---- Data block
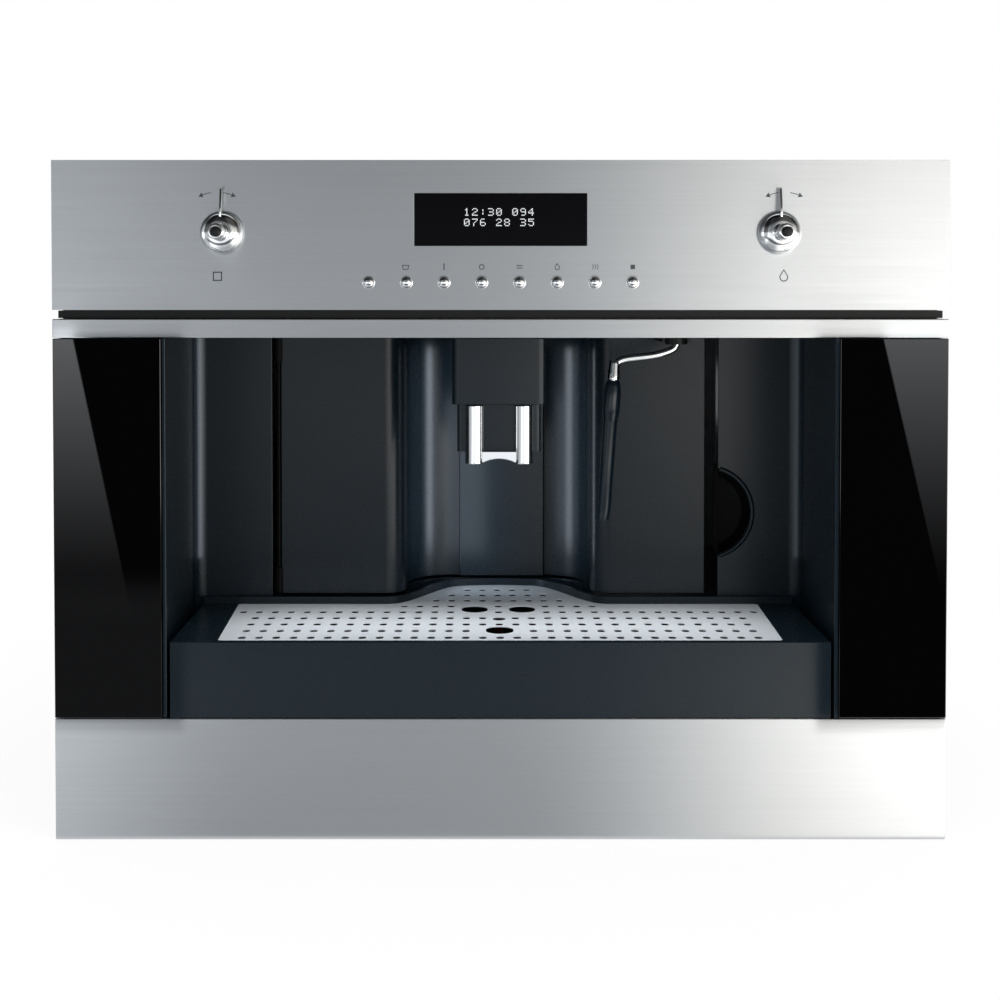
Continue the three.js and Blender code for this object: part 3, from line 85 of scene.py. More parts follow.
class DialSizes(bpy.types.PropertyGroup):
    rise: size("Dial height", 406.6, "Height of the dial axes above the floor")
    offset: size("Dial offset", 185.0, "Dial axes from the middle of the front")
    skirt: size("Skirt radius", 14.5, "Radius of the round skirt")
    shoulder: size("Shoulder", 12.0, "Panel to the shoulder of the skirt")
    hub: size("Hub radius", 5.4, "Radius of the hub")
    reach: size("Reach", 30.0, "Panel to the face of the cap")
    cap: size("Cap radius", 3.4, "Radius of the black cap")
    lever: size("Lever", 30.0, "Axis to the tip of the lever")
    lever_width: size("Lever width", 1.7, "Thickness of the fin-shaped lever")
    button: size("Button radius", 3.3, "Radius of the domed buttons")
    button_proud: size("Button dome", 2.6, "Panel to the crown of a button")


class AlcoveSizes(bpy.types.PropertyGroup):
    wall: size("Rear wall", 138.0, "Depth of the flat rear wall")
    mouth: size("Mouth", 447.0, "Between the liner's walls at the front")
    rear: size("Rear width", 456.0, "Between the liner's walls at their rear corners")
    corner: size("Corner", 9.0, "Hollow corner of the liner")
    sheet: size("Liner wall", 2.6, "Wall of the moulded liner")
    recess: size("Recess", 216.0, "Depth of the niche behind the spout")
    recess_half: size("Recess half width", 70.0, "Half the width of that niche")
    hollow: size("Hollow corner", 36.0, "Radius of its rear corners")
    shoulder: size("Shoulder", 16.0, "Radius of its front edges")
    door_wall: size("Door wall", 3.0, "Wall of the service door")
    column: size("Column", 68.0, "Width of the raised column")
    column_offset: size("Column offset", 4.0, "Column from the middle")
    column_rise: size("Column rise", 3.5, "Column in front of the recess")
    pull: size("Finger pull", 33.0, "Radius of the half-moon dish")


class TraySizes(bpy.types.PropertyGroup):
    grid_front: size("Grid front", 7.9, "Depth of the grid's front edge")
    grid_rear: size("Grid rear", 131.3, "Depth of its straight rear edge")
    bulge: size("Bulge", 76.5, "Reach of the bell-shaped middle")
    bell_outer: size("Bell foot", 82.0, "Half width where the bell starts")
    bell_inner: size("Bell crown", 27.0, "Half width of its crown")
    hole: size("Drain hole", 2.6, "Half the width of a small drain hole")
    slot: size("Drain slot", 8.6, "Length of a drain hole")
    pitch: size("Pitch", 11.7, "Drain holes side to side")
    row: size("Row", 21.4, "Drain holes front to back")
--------
Restate the listing above word for word.

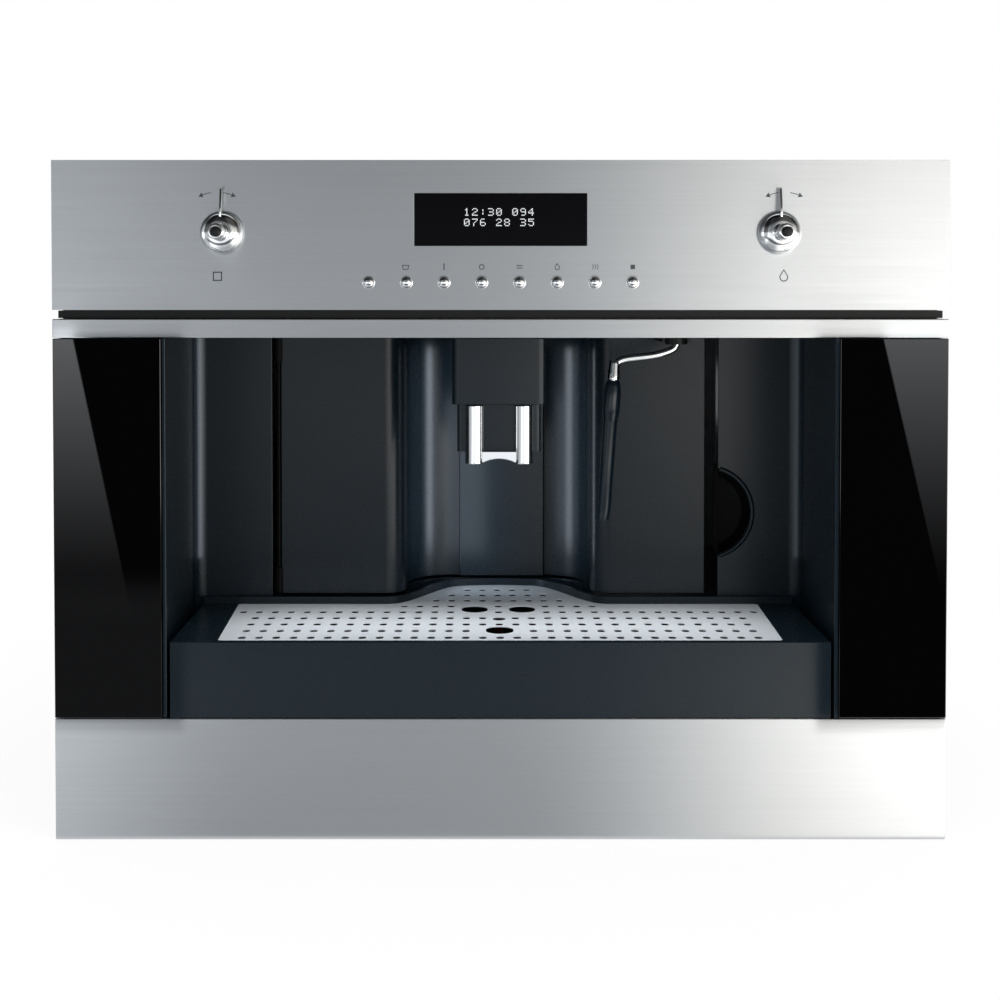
Continue the three.js and Blender code for this object: part 3, from line 85 of scene.py. More parts follow.
class DialSizes(bpy.types.PropertyGroup):
    rise: size("Dial height", 406.6, "Height of the dial axes above the floor")
    offset: size("Dial offset", 185.0, "Dial axes from the middle of the front")
    skirt: size("Skirt radius", 14.5, "Radius of the round skirt")
    shoulder: size("Shoulder", 12.0, "Panel to the shoulder of the skirt")
    hub: size("Hub radius", 5.4, "Radius of the hub")
    reach: size("Reach", 30.0, "Panel to the face of the cap")
    cap: size("Cap radius", 3.4, "Radius of the black cap")
    lever: size("Lever", 30.0, "Axis to the tip of the lever")
    lever_width: size("Lever width", 1.7, "Thickness of the fin-shaped lever")
    button: size("Button radius", 3.3, "Radius of the domed buttons")
    button_proud: size("Button dome", 2.6, "Panel to the crown of a button")


class AlcoveSizes(bpy.types.PropertyGroup):
    wall: size("Rear wall", 138.0, "Depth of the flat rear wall")
    mouth: size("Mouth", 447.0, "Between the liner's walls at the front")
    rear: size("Rear width", 456.0, "Between the liner's walls at their rear corners")
    corner: size("Corner", 9.0, "Hollow corner of the liner")
    sheet: size("Liner wall", 2.6, "Wall of the moulded liner")
    recess: size("Recess", 216.0, "Depth of the niche behind the spout")
    recess_half: size("Recess half width", 70.0, "Half the width of that niche")
    hollow: size("Hollow corner", 36.0, "Radius of its rear corners")
    shoulder: size("Shoulder", 16.0, "Radius of its front edges")
    door_wall: size("Door wall", 3.0, "Wall of the service door")
    column: size("Column", 68.0, "Width of the raised column")
    column_offset: size("Column offset", 4.0, "Column from the middle")
    column_rise: size("Column rise", 3.5, "Column in front of the recess")
    pull: size("Finger pull", 33.0, "Radius of the half-moon dish")


class TraySizes(bpy.types.PropertyGroup):
    grid_front: size("Grid front", 7.9, "Depth of the grid's front edge")
    grid_rear: size("Grid rear", 131.3, "Depth of its straight rear edge")
    bulge: size("Bulge", 76.5, "Reach of the bell-shaped middle")
    bell_outer: size("Bell foot", 82.0, "Half width where the bell starts")
    bell_inner: size("Bell crown", 27.0, "Half width of its crown")
    hole: size("Drain hole", 2.6, "Half the width of a small drain hole")
    slot: size("Drain slot", 8.6, "Length of a drain hole")
    pitch: size("Pitch", 11.7, "Drain holes side to side")
    row: size("Row", 21.4, "Drain holes front to back")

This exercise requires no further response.